▶ [The records]:
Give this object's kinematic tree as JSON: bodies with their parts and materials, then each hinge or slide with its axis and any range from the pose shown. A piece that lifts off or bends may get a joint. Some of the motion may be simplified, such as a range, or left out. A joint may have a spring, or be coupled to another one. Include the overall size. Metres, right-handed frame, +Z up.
---
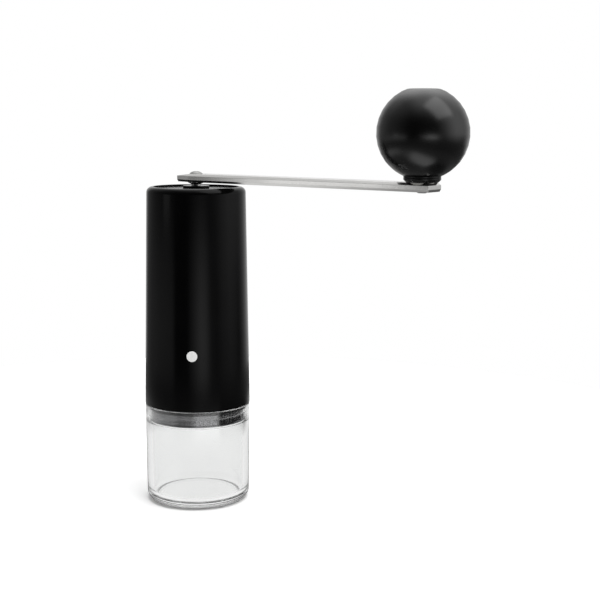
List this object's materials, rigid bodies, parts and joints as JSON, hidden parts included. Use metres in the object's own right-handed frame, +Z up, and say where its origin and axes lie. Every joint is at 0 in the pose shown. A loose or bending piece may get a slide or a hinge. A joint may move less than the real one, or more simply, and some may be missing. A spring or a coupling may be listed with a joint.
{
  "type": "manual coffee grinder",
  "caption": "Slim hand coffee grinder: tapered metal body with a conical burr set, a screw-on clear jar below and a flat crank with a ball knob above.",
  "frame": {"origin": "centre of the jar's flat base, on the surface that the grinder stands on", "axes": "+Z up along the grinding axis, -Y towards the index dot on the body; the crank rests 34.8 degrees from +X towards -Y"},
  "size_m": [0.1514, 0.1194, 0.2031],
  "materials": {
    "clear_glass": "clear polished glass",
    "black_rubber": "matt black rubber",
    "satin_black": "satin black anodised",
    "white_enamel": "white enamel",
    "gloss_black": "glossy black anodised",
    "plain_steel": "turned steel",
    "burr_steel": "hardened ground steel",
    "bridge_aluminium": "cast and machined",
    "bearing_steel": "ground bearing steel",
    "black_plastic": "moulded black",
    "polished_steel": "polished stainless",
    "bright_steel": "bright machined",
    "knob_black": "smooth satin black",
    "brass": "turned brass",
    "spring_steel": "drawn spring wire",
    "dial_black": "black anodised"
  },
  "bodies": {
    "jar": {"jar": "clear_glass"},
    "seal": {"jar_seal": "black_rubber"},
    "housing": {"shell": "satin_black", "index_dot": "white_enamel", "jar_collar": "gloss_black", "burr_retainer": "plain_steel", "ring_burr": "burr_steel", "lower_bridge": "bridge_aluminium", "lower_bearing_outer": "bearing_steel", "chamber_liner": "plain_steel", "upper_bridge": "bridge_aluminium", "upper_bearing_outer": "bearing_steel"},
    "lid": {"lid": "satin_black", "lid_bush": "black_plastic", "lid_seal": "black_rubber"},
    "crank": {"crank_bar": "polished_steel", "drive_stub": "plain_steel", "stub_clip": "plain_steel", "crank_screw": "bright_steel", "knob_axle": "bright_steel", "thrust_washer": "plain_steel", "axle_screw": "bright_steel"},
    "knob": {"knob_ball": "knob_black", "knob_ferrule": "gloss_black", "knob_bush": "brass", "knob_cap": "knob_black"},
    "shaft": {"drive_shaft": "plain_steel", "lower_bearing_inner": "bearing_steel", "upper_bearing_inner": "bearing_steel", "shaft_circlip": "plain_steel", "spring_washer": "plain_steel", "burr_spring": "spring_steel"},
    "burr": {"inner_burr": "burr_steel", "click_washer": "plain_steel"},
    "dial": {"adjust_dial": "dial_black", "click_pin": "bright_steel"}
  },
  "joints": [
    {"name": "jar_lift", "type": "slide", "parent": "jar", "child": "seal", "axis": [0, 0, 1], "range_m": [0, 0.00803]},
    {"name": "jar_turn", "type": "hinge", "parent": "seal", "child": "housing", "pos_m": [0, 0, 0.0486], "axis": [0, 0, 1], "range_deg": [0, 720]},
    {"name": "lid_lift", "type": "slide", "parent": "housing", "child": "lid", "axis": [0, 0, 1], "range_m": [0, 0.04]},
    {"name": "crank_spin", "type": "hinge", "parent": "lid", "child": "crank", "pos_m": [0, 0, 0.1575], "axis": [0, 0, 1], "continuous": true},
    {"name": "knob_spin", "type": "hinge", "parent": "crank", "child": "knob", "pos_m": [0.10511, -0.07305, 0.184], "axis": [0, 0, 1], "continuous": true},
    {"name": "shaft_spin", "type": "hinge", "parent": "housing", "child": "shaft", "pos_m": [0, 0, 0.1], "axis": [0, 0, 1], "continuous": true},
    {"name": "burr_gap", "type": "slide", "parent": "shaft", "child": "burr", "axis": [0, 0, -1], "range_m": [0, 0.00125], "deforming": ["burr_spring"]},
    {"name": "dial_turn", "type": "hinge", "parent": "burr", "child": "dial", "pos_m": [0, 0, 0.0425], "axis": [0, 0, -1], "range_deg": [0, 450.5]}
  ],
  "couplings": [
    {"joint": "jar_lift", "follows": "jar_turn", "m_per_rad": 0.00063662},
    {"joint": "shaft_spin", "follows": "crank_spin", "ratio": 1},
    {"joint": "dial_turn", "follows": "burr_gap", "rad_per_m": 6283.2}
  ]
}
---
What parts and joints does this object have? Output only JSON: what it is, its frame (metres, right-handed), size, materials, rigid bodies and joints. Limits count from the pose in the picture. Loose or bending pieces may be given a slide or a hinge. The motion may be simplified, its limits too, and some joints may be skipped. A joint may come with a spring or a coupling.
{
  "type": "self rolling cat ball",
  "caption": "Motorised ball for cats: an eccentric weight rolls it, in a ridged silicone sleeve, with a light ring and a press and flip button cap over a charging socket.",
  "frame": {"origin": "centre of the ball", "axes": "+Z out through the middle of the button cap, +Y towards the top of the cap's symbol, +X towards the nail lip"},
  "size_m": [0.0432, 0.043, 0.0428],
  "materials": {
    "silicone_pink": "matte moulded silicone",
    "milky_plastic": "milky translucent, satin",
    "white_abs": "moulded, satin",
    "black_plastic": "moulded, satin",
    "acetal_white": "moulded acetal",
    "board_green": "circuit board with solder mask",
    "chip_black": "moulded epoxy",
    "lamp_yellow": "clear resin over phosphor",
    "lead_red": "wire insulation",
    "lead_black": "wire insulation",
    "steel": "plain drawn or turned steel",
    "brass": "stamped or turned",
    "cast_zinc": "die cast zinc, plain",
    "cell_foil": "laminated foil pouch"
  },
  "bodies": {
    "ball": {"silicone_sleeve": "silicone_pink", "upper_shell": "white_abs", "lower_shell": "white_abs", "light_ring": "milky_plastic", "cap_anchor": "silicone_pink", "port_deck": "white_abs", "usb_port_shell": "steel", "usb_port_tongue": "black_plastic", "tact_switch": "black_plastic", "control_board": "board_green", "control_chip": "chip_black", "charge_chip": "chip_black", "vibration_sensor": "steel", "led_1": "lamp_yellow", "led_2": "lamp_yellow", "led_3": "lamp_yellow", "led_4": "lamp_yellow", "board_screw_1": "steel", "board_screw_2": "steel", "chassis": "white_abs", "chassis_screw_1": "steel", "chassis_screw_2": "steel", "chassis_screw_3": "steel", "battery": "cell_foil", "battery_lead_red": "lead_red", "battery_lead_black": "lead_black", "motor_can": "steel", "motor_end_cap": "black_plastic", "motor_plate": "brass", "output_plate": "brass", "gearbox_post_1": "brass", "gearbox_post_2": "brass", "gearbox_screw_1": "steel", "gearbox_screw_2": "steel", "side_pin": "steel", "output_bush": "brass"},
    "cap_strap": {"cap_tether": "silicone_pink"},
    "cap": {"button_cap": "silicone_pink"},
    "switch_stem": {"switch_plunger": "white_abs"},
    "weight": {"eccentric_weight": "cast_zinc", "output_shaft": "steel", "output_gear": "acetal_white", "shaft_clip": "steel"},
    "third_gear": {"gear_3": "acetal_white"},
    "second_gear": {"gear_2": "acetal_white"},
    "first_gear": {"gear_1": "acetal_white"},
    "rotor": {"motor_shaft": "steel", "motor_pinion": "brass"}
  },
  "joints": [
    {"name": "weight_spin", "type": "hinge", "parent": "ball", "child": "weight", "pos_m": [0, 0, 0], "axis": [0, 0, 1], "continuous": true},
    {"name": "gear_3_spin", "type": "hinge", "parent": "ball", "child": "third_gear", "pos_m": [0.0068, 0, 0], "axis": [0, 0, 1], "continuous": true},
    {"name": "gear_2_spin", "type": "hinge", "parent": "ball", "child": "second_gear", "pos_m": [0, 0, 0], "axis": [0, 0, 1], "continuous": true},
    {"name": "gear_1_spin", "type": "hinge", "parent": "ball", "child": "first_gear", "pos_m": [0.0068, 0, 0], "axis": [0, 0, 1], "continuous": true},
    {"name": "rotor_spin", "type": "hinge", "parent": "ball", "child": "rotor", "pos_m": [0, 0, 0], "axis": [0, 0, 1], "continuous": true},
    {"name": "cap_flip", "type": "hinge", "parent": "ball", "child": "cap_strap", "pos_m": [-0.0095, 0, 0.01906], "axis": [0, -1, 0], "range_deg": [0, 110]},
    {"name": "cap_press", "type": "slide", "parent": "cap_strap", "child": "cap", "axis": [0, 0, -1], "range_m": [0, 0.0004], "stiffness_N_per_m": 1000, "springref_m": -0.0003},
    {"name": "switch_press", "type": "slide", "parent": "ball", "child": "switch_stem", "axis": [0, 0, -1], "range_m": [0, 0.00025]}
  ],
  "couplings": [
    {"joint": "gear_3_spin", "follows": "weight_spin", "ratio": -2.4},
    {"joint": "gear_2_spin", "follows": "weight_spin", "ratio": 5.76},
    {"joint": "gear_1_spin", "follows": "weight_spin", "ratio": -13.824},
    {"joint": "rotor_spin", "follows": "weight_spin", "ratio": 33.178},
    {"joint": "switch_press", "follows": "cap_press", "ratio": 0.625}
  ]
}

▶ [What this task involves]: Collect each line holding the string "bending".

▶ [Full answer]:
List this object's materials, rigid bodies, parts and joints as JSON, hidden parts included. Use metres in the object's own right-handed frame, +Z up, and say where its origin and axes lie. Every joint is at 0 in the pose shown. A loose or bending piece may get a slide or a hinge. A joint may move less than the real one, or more simply, and some may be missing. A spring or a coupling may be listed with a joint.
What parts and joints does this object have? Output only JSON: what it is, its frame (metres, right-handed), size, materials, rigid bodies and joints. Limits count from the pose in the picture. Loose or bending pieces may be given a slide or a hinge. The motion may be simplified, its limits too, and some joints may be skipped. A joint may come with a spring or a coupling.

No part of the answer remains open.